As far as Joe Biden goes, he was fine. He’s always fine. He continues to paint himself as the safe choice an heir to Democratic hero Barack Obama. But while his steady lead has been impressive, it hasn’t grown much. He’s not attracting bevies of new voters, but rather counting on the black vote to carry him to slow and steady victory. This at least gives Bloomberg some time for his money to percolate.

Neither Sen. Amy Klobuchar nor Pete Buttigieg did much of note last night. Combined they are polling nationally at about 10 percent, but both feel like they have peaked. Bloomberg meanwhile has risen to 6.2 percent moving up in recent weeks. Since Buttigieg and Klobuchar are using the exact opposite strategy of Bloomberg, namely score an early win that can propel them, if that doesn’t happen they could be gone sooner rather than later, leaving their supporters poachable.

Tom Steyer was Tom Steyer.

While he wasn’t on the stage last night, Bloomberg’s campaign team engaged in a bizarre flurry of tweets.

In fairness, they didn’t get a ton of interaction and this morning many in the news media were poking at them like a suspicious looking piece of fish at a wedding dinner, but it was an interesting approach. It was trolly, but more like your goofy uncle than Trump’s tough guy tweets.

Bloomberg built a media empire and has access to enormous resources beyond just his boatloads of cash. If his weird Twitter attempt was not a huge success, it at least signaled that his team will use unconventional approaches to dress up his brand. This is likely a smart decision as “unconventional” kind of sums up his campaign’s whole approach.

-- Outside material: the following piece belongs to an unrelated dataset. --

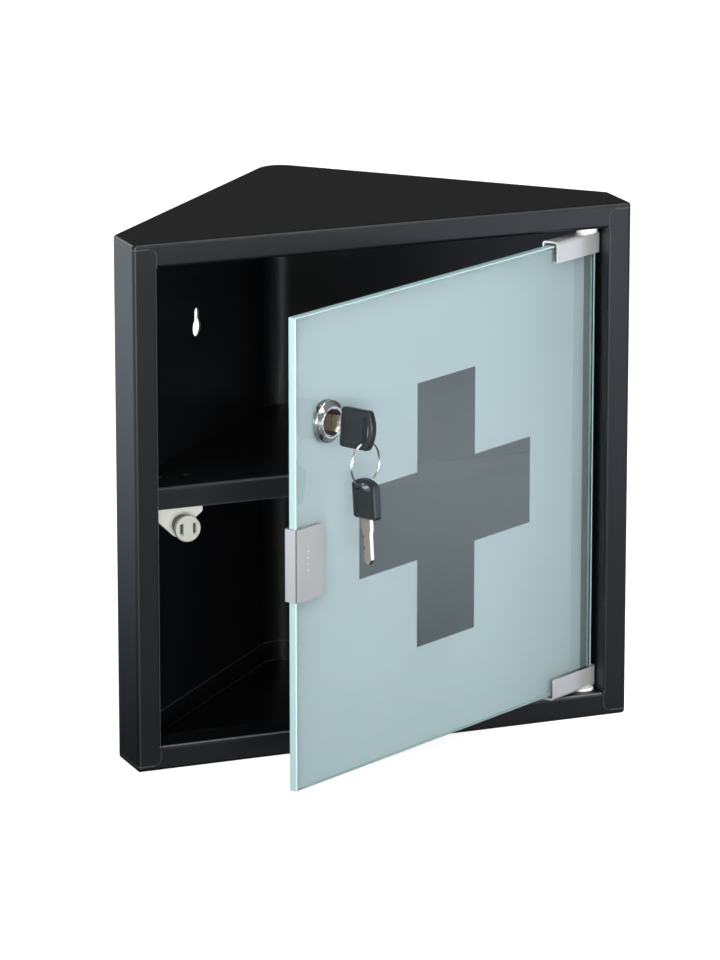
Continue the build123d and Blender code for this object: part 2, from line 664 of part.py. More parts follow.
def make_key_blade():
    tip = -KEY_BLADE_LENGTH
    half = KEY_BLADE_WIDTH / 2
    shank = KEY_SHANK_WIDTH / 2
    outline = Polyline(
        (tip, -half / 3),
        (tip + KEY_TIP_BEVEL, -half),
        (0, -half),
        (0, -shank),
        (KEY_SHANK_LENGTH, -shank),
        (KEY_SHANK_LENGTH, -half),
        (KEY_SHANK_LENGTH + KEY_TANG_LENGTH, -half),
        (KEY_SHANK_LENGTH + KEY_TANG_LENGTH, half),
        (KEY_SHANK_LENGTH, half),
        (KEY_SHANK_LENGTH, shank),
        (0, shank),
        (0, half),
        (tip + KEY_TIP_BEVEL, half),
        (tip, half / 3),
        close=True,
    )
    face = Sketch() + make_face(outline)
    for step, depth in enumerate(KEY_CUT_DEPTHS):
        a = -WAFER_FIRST + KEY_FACE_GAP - WAFER_THICKNESS / 2 - step * WAFER_PITCH
        face -= Pos(a, half + KEY_CUT_RADIUS - depth) * Circle(KEY_CUT_RADIUS)
    blade = key_plane(0) * extrude(face, KEY_THICKNESS / 2, both=True)
    groove = block(
        (KEY_THICKNESS / 4, -KEY_SHANK_LENGTH / 2, -half / 3),
        (KEY_THICKNESS, KEY_BLADE_LENGTH + 1, half / 3),
    )
    return Pos(0, KEY_SHOULDER, 0) * (blade - groove)


def bow_outline(shrink):
    """The bow's outline, drawn smaller all round by shrink."""
    inner = BOW_INNER_WIDTH / 2 - shrink
    outer = BOW_OUTER_WIDTH / 2 - shrink
    start = shrink
    end = BOW_LENGTH - shrink
    arc = ThreePointArc((BOW_SHOULDER_AT, outer), (end, 0), (BOW_SHOULDER_AT, -outer))
    sides = Polyline((BOW_SHOULDER_AT, -outer), (start, -inner), (start, inner), (BOW_SHOULDER_AT, outer))
    face = Sketch() + make_face(sides + arc)
    for b in (-inner, inner):
        face = fillet(vertex_near(face, start, b), BOW_CORNER_RADIUS)
    for b in (-outer, outer):
        face = fillet(vertex_near(face, BOW_SHOULDER_AT, b), BOW_CORNER_RADIUS)
    return face


def bow_slot():
    """Slot for the ring: straight towards the lock, bowed like the outer end."""
    half = BOW_SLOT_LENGTH / 2
    corner = BOW_SLOT_AT + BOW_SLOT_ENDS
    arc = ThreePointArc((corner, half), (BOW_SLOT_AT + BOW_SLOT_WIDTH, 0), (corner, -half))
    sides = Polyline((corner, -half), (BOW_SLOT_AT, -half), (BOW_SLOT_AT, half), (corner, half))
    face = Sketch() + make_face(sides + arc)
    return fillet(face.vertices(), BOW_SLOT_CORNER)


def make_key_bow():
    bow = extrude(bow_outline(0), BOW_THICKNESS / 2, both=True)
    rims = [f for f in bow.faces() if abs(f.normal_at().Z) > 0.99]
    for height in sorted(f.center().Z for f in rims):
        edges = [e for e in bow.edges() if abs(e.center().Z - height) < 0.01]
        bow = fillet(edges, BOW_EDGE_RADIUS)
    bow -= extrude(bow_slot(), BOW_THICKNESS, both=True)
    panel = RectangleRounded(BOW_PANEL_LENGTH, BOW_PANEL_WIDTH, BOW_CORNER_RADIUS / 2)
    for side in (-1, 1):
        floor = side * (BOW_THICKNESS / 2 - BOW_PANEL_DEPTH)
        bow -= Pos(BOW_PANEL_AT, 0, floor) * extrude(panel, side * BOW_THICKNESS)
    tang = KEY_BLADE_WIDTH / 2
    thick = KEY_THICKNESS / 2
    bow -= block((-1, -tang + BOW_DROP, -thick), (KEY_TANG_LENGTH, tang + BOW_DROP, thick))
    return Pos(0, BOW_INNER, -BOW_DROP) * (key_plane(0) * bow)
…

But there was a more normal piece of political news last week in Bloomberg’s favor that ran a bit under the radar. He received the endorsement of Staten Island congressman Max Rose. While not a major national figure, Rose is the poster boy for the Democratic “moderates” in congress. He is the prototype of the candidates who won purple districts in 2018 and flipped the House.

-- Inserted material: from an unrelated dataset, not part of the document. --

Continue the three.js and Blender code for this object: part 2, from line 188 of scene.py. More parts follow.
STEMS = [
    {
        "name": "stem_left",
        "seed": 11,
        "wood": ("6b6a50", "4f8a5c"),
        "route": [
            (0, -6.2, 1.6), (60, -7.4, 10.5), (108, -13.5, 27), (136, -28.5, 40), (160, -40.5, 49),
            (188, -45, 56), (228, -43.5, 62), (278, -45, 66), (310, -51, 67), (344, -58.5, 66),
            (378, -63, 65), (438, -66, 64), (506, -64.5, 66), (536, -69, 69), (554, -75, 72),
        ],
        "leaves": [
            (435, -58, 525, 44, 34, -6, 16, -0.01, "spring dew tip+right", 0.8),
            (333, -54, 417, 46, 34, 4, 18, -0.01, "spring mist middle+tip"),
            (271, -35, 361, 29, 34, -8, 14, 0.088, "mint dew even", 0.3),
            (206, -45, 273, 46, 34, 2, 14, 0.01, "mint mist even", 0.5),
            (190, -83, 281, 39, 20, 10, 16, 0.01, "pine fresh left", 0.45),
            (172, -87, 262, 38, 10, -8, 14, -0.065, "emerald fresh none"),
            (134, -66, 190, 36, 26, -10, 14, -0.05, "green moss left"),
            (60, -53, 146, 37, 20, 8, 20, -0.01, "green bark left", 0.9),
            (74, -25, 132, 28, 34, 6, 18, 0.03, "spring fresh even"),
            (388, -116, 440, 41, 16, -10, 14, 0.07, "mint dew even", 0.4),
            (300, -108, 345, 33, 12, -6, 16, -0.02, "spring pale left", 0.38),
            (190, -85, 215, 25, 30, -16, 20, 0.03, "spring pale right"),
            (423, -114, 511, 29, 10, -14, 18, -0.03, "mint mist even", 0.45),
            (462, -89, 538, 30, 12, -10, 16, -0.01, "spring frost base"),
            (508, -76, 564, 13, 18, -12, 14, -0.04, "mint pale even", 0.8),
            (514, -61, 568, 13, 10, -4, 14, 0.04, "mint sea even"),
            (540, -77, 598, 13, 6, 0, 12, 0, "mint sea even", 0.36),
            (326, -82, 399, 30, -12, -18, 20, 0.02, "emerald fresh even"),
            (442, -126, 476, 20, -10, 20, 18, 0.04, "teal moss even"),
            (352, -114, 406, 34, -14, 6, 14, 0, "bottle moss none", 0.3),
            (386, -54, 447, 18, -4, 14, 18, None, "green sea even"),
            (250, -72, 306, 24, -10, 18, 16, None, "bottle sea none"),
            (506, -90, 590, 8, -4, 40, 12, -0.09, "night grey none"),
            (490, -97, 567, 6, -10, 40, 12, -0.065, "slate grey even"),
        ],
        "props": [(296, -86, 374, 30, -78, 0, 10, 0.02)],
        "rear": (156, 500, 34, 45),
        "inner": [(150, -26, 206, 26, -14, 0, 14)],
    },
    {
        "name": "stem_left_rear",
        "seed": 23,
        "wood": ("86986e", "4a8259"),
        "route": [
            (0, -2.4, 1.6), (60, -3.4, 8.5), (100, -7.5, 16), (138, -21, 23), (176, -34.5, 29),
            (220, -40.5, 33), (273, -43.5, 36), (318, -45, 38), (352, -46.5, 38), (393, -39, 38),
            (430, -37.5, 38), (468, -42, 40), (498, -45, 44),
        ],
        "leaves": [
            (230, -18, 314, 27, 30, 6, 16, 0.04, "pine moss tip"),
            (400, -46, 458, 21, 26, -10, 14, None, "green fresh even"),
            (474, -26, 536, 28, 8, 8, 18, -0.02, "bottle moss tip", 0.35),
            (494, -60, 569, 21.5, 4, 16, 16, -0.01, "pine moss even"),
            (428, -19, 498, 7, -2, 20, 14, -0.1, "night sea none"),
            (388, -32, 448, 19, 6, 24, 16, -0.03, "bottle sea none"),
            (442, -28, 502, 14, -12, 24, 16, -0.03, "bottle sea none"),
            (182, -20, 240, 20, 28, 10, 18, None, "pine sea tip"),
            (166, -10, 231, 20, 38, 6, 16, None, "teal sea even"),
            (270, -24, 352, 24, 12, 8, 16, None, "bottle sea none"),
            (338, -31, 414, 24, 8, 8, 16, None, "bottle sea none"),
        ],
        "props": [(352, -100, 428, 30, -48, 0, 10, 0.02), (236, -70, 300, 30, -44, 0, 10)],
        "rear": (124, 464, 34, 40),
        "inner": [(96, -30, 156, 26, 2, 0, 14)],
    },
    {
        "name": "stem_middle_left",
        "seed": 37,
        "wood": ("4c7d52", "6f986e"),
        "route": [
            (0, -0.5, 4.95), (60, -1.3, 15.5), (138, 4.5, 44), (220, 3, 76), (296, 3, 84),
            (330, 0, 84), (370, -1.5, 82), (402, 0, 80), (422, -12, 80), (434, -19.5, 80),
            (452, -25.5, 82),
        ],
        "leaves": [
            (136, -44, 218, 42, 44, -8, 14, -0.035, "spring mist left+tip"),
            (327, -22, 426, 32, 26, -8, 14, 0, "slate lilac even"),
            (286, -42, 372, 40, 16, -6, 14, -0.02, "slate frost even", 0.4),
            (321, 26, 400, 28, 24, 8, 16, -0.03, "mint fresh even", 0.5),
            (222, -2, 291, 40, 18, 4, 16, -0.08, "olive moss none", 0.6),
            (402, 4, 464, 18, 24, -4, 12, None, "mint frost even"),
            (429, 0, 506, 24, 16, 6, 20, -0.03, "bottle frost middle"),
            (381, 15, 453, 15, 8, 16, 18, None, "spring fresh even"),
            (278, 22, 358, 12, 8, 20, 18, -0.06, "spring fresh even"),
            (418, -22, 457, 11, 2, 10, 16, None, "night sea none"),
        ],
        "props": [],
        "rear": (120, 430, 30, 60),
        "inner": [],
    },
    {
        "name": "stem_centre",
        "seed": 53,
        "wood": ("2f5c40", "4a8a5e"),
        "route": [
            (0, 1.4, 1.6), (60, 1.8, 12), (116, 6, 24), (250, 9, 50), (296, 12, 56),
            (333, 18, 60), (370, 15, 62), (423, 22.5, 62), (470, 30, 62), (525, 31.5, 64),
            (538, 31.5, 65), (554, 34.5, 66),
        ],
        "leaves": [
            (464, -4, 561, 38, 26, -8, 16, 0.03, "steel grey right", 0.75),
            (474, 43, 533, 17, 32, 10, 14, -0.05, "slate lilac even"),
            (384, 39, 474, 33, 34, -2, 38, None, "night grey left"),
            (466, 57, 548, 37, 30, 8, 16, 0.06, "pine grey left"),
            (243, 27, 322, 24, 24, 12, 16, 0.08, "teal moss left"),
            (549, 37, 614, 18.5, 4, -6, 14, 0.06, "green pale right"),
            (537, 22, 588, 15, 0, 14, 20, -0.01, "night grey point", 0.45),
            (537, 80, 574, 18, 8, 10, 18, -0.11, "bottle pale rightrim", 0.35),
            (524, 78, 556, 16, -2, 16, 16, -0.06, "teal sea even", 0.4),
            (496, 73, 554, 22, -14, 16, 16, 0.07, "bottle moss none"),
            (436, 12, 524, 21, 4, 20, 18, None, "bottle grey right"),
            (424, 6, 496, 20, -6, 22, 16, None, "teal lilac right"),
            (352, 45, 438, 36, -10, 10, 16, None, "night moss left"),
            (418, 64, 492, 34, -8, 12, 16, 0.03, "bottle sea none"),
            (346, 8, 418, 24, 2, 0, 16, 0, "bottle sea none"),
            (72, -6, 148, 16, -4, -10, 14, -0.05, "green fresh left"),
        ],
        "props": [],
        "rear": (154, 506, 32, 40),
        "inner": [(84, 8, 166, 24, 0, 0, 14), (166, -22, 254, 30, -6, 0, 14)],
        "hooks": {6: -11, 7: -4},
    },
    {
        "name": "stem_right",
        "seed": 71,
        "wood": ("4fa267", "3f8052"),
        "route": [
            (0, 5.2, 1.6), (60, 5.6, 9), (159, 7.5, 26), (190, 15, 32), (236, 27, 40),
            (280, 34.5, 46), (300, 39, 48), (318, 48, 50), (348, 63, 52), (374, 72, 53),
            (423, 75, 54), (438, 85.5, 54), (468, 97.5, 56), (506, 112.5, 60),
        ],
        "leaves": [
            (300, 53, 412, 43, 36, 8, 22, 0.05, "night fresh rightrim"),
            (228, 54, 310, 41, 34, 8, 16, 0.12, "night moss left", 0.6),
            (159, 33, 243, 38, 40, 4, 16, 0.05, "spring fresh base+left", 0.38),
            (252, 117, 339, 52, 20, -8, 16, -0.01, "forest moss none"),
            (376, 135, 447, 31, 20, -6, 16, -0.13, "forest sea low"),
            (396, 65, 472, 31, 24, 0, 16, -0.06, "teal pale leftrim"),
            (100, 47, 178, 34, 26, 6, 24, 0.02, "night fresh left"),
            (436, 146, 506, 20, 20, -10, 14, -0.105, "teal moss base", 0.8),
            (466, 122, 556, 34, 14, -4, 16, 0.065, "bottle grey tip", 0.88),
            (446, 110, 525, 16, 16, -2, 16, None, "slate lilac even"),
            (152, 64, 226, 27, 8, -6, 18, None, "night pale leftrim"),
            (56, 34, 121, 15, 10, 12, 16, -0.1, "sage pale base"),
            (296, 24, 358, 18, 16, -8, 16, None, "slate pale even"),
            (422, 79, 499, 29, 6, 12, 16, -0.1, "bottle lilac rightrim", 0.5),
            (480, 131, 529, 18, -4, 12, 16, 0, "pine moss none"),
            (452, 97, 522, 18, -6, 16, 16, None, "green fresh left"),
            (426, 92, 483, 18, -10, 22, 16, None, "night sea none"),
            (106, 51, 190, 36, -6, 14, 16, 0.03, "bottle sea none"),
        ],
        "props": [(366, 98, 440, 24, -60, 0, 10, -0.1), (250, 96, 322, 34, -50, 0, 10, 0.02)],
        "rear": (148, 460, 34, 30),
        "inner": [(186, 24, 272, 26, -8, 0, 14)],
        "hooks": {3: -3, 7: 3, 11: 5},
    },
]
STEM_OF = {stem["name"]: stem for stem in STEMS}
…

If Bloomberg can get more such endorsements it could be meaningful. It not only gives him legitimacy, but also puts him firmly in Joe Biden’s lane. For Democrats in dangerous districts, Mike’s mountain of moolah will look very attractive in deciding whom to back.

This is still a wild long shot for Bloomberg. About 8 million things have to go right and nothing wrong for him to even have a chance. At some point he will need a surge of excitement and well, he’s just not a very exciting guy. But all things considered his campaign has to be thrilled with the debate, his window is still tiny, but last night it grew just a bit bigger.